WHAT IS NEEDED
Copy, character for character, the lines running from the one with "function place(name, geometry, skin)" to the one with "before = set(bpy.data.objects)", ends included. Leave out every other line.

SUPPLIED DATA
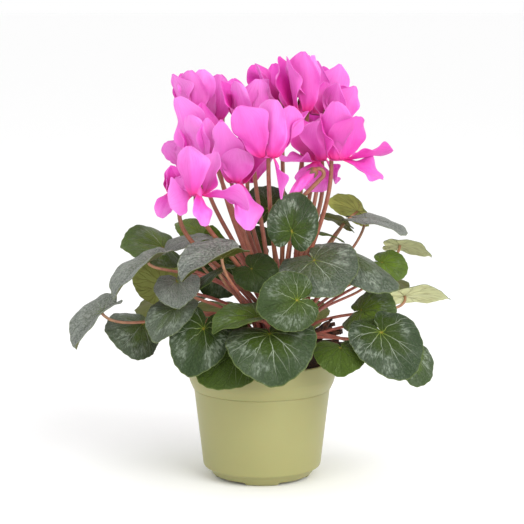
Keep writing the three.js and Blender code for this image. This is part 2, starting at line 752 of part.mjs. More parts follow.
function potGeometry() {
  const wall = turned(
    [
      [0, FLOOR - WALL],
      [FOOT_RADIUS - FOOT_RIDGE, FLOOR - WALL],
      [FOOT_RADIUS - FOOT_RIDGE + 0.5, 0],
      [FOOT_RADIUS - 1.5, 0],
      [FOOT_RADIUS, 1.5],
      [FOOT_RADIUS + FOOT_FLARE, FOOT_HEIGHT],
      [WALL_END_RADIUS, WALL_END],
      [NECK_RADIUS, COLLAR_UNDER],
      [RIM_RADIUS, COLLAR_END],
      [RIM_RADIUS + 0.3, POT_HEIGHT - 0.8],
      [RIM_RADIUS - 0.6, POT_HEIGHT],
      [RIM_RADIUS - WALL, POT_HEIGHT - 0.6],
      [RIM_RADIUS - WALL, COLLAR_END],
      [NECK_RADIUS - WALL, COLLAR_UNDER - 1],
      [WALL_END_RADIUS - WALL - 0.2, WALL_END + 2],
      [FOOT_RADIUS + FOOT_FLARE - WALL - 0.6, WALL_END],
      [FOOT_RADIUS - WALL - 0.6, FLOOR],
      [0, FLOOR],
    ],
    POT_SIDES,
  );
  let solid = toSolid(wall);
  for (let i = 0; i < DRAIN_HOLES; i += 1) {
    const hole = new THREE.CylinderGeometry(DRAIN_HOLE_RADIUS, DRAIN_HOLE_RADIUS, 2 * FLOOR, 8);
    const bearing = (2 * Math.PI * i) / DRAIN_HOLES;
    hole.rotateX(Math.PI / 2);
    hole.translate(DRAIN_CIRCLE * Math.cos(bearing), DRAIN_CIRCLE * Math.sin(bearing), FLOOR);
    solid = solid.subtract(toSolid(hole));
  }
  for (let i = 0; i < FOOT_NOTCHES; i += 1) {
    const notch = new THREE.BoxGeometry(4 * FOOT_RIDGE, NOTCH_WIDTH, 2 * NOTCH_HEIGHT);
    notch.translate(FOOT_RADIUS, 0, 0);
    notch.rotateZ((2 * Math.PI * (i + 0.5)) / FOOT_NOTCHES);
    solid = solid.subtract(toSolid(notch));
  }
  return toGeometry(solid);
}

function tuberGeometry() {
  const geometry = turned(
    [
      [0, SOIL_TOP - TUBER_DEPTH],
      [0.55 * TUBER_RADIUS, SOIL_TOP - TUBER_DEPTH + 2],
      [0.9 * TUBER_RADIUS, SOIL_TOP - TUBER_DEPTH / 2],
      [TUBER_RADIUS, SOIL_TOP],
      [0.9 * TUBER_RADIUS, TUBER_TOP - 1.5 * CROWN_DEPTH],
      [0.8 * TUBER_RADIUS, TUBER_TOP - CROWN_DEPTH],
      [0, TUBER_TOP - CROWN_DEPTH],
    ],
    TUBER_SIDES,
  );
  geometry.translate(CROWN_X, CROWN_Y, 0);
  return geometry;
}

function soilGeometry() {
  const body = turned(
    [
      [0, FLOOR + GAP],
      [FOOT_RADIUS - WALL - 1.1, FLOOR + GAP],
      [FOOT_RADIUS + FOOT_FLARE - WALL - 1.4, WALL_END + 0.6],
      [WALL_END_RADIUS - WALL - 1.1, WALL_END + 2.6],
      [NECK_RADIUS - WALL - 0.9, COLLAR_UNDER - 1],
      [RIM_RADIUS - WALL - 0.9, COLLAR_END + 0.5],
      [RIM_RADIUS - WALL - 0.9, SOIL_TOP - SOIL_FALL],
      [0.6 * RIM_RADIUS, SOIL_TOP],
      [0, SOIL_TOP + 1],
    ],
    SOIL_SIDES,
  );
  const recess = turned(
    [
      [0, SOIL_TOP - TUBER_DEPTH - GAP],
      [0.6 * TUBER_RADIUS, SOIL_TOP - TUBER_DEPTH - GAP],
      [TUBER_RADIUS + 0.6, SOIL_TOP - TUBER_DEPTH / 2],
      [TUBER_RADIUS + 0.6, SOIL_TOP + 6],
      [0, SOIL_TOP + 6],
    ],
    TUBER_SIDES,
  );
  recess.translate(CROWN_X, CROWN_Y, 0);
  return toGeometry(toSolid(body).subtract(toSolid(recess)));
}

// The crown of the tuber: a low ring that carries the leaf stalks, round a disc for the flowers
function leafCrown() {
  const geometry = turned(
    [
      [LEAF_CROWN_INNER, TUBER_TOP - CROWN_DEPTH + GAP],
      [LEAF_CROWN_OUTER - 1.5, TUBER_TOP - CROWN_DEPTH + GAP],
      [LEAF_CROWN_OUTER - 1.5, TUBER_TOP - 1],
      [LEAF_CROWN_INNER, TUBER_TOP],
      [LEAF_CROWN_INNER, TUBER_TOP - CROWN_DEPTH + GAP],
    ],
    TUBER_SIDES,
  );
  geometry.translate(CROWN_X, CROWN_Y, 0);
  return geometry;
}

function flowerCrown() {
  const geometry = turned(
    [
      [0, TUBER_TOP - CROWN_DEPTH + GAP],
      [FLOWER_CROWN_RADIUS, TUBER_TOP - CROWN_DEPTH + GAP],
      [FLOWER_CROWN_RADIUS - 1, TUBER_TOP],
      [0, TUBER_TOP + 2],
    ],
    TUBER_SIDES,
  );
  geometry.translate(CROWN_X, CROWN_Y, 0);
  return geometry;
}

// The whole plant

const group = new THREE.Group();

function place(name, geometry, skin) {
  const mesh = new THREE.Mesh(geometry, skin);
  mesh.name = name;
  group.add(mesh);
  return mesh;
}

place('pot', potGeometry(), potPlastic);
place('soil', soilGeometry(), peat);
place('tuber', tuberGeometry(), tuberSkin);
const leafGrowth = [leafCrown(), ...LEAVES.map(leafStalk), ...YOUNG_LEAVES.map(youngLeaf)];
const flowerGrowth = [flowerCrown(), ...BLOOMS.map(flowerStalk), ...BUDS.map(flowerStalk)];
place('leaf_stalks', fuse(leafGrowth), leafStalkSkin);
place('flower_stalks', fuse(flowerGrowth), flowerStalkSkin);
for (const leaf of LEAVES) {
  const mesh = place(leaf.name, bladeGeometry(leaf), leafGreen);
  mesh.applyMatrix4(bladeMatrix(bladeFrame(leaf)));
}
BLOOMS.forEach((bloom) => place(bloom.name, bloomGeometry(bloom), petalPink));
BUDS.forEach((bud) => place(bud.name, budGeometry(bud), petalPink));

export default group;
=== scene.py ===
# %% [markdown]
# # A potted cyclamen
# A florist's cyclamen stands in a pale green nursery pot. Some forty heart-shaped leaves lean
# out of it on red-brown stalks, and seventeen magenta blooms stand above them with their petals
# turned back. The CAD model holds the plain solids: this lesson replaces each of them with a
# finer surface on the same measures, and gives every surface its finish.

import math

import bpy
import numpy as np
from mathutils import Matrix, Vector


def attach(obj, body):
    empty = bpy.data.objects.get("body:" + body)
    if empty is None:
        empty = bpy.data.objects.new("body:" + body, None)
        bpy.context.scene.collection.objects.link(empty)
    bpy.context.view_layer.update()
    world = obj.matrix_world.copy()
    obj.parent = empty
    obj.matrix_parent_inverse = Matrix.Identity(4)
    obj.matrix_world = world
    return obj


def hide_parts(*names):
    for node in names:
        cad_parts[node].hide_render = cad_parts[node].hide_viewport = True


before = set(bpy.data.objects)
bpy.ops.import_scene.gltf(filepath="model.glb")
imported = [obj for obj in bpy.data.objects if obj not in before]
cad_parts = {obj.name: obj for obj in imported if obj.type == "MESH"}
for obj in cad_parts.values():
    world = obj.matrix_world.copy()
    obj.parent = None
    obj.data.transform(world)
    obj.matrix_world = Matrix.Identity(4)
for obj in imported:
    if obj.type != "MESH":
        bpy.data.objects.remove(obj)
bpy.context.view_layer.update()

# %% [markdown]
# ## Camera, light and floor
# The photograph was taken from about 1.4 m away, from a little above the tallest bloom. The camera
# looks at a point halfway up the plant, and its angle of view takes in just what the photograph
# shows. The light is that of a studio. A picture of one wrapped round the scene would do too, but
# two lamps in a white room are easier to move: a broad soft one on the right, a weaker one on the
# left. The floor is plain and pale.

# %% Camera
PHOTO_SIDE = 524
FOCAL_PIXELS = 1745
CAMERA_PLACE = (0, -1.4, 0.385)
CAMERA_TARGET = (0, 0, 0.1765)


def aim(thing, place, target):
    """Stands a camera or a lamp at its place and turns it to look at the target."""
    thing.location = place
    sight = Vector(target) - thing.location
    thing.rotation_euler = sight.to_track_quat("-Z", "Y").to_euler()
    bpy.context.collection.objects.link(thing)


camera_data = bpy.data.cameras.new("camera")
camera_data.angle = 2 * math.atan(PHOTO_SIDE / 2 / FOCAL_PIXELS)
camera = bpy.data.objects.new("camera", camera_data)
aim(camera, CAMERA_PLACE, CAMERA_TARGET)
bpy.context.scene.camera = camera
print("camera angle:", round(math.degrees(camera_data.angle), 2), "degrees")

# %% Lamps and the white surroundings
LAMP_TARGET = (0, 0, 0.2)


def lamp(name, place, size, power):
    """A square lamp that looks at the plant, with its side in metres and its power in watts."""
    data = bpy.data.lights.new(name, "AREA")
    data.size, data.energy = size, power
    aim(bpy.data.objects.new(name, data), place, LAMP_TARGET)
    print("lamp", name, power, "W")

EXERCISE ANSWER
function place(name, geometry, skin) {
  const mesh = new THREE.Mesh(geometry, skin);
  mesh.name = name;
  group.add(mesh);
  return mesh;
}

place('pot', potGeometry(), potPlastic);
place('soil', soilGeometry(), peat);
place('tuber', tuberGeometry(), tuberSkin);
const leafGrowth = [leafCrown(), ...LEAVES.map(leafStalk), ...YOUNG_LEAVES.map(youngLeaf)];
const flowerGrowth = [flowerCrown(), ...BLOOMS.map(flowerStalk), ...BUDS.map(flowerStalk)];
place('leaf_stalks', fuse(leafGrowth), leafStalkSkin);
place('flower_stalks', fuse(flowerGrowth), flowerStalkSkin);
for (const leaf of LEAVES) {
  const mesh = place(leaf.name, bladeGeometry(leaf), leafGreen);
  mesh.applyMatrix4(bladeMatrix(bladeFrame(leaf)));
}
BLOOMS.forEach((bloom) => place(bloom.name, bloomGeometry(bloom), petalPink));
BUDS.forEach((bud) => place(bud.name, budGeometry(bud), petalPink));

export default group;
=== scene.py ===
# %% [markdown]
# # A potted cyclamen
# A florist's cyclamen stands in a pale green nursery pot. Some forty heart-shaped leaves lean
# out of it on red-brown stalks, and seventeen magenta blooms stand above them with their petals
# turned back. The CAD model holds the plain solids: this lesson replaces each of them with a
# finer surface on the same measures, and gives every surface its finish.

import math

import bpy
import numpy as np
from mathutils import Matrix, Vector


def attach(obj, body):
    empty = bpy.data.objects.get("body:" + body)
    if empty is None:
        empty = bpy.data.objects.new("body:" + body, None)
        bpy.context.scene.collection.objects.link(empty)
    bpy.context.view_layer.update()
    world = obj.matrix_world.copy()
    obj.parent = empty
    obj.matrix_parent_inverse = Matrix.Identity(4)
    obj.matrix_world = world
    return obj


def hide_parts(*names):
    for node in names:
        cad_parts[node].hide_render = cad_parts[node].hide_viewport = True


before = set(bpy.data.objects)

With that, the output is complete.